Mu-Tao Wang


Mu-Tao Wang is a Taiwanese mathematician who is a professor of mathematics at Columbia University.

Education

In 1984, Wang enrolled in National Taiwan University with the initial intent to study international business but, after a year, he switched to mathematics. He graduated from NTU with his Bachelor of Science in 1988 and his Master of Science in 1992, both in mathematics. Wang then completed advanced studies in the United States, earning his Ph.D. in mathematics in 1998 from Harvard University. His doctoral dissertation, "Generalized harmonic maps and representations of discrete groups," was supervised by Fields Medal laureate Shing-Tung Yau and mathematician David Kazhdan.

Career

Wang joined the Columbia faculty as an assistant professor in 2001, and was appointed full professor in 2009. Before joining the faculty at Columbia, Wang was Szego Assistant Professor at Stanford University.
He was a Sloan Research Fellow from 2003 to 2005. In 2007, he was named a Kavli Fellow of the National Academy of Sciences and was awarded the Chern Prize. Wang is a Fellow of the American Mathematical Society and won the Morningside [Gold Medal of Mathematics] in 2010.
In 2010, Wang delivered the plenary address at the International Congress of Chinese Mathematicians, and was plenary speaker at the International Congress on Mathematical Physics.
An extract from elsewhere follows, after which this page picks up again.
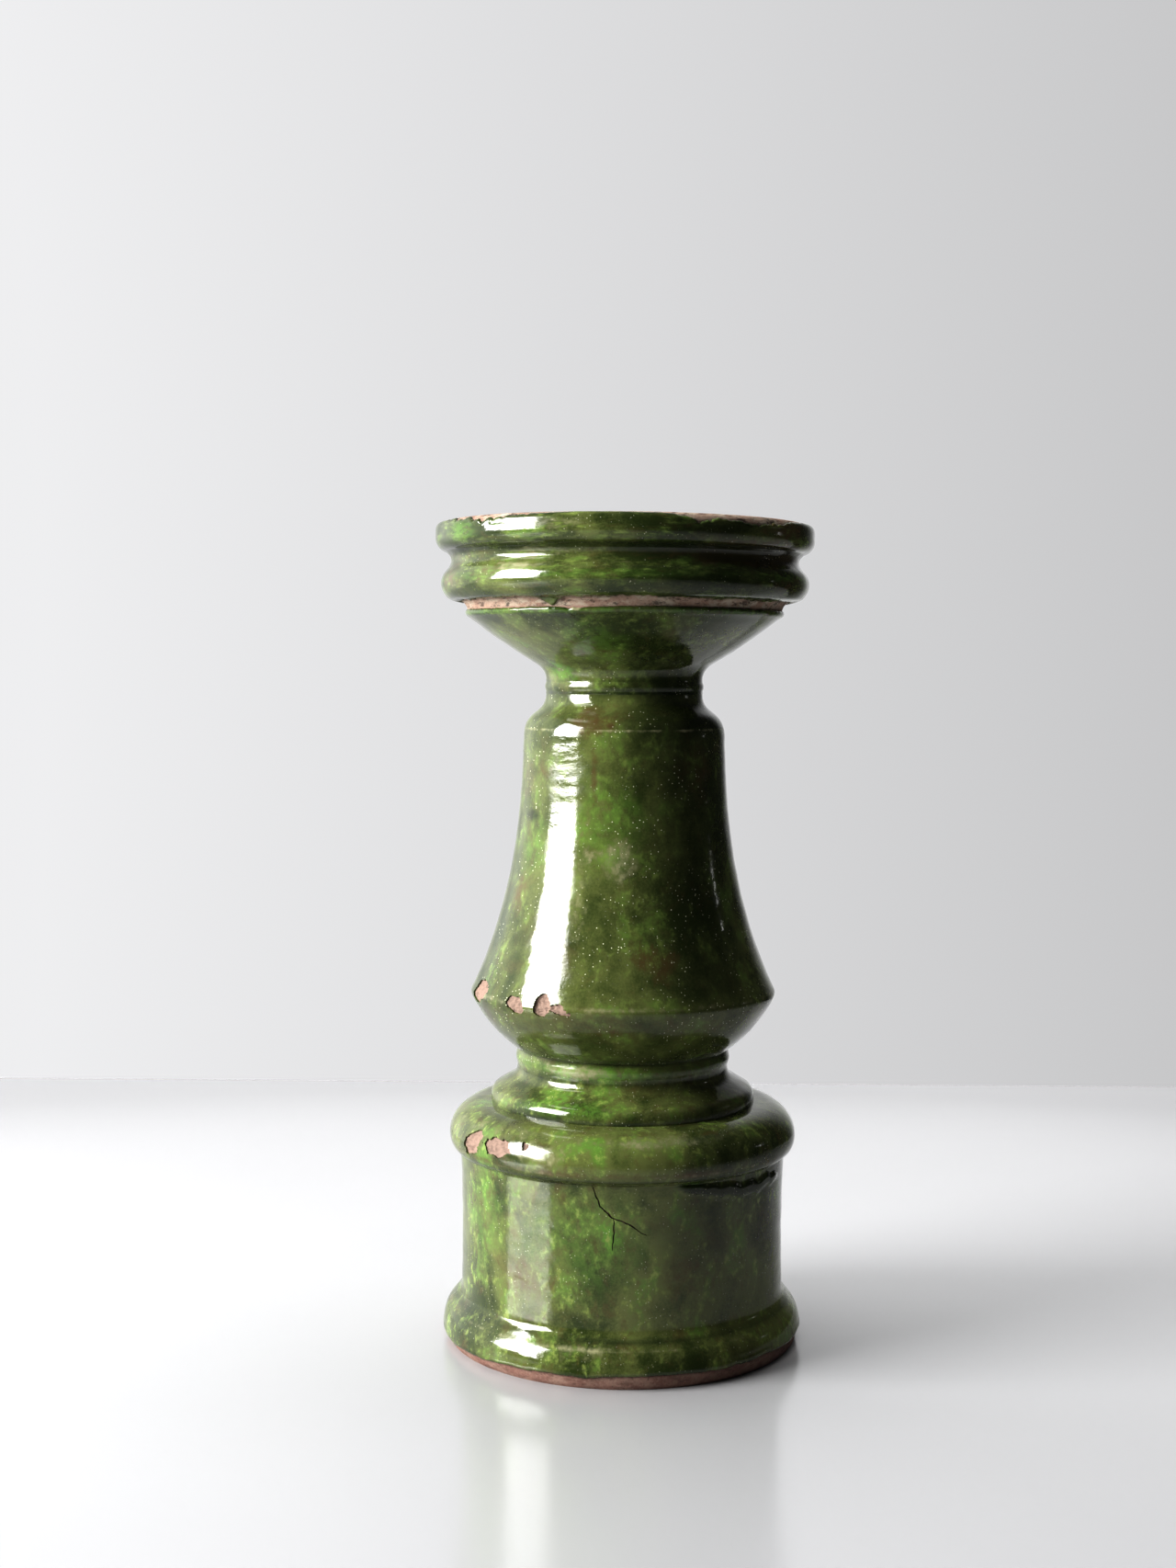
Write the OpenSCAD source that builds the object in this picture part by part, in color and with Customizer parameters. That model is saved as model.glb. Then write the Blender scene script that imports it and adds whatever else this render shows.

In addition, he was also plenary speaker at the International Conference on Differential Geometry in 2011. He was elected to Academia Sinica in 2022.
After winning the Morningside Medal, Wang told interviewers that he did not consider himself a particularly good student and did not consistently make good grades. He struggled with studying topics which did not interest him just for the grade, but spends a lot of time on subjects which interested him. He credits his career in mathematics to two people: his mother and his thesis adviser Shing-Tung Yau. He cites his mother's support and understanding of his decision to switch to mathematics in university despite it being a much less lucrative field, and describes meeting Yau in 1992 as the pivotal point in his life when he decided to make mathematics research his primary focus.

Work

Wang's research is focused in the fields of differential geometry and mathematical physics, specifically general relativity. He has studied higher co-dimensional mean curvature flow extensively, leading to criteria relating to the flow's existence, regularity, and convergence. In the field of general relativity, he is especially known for his work on quasilocal mass–energy; the Wang-Yau quasi-local mass is named in his honor.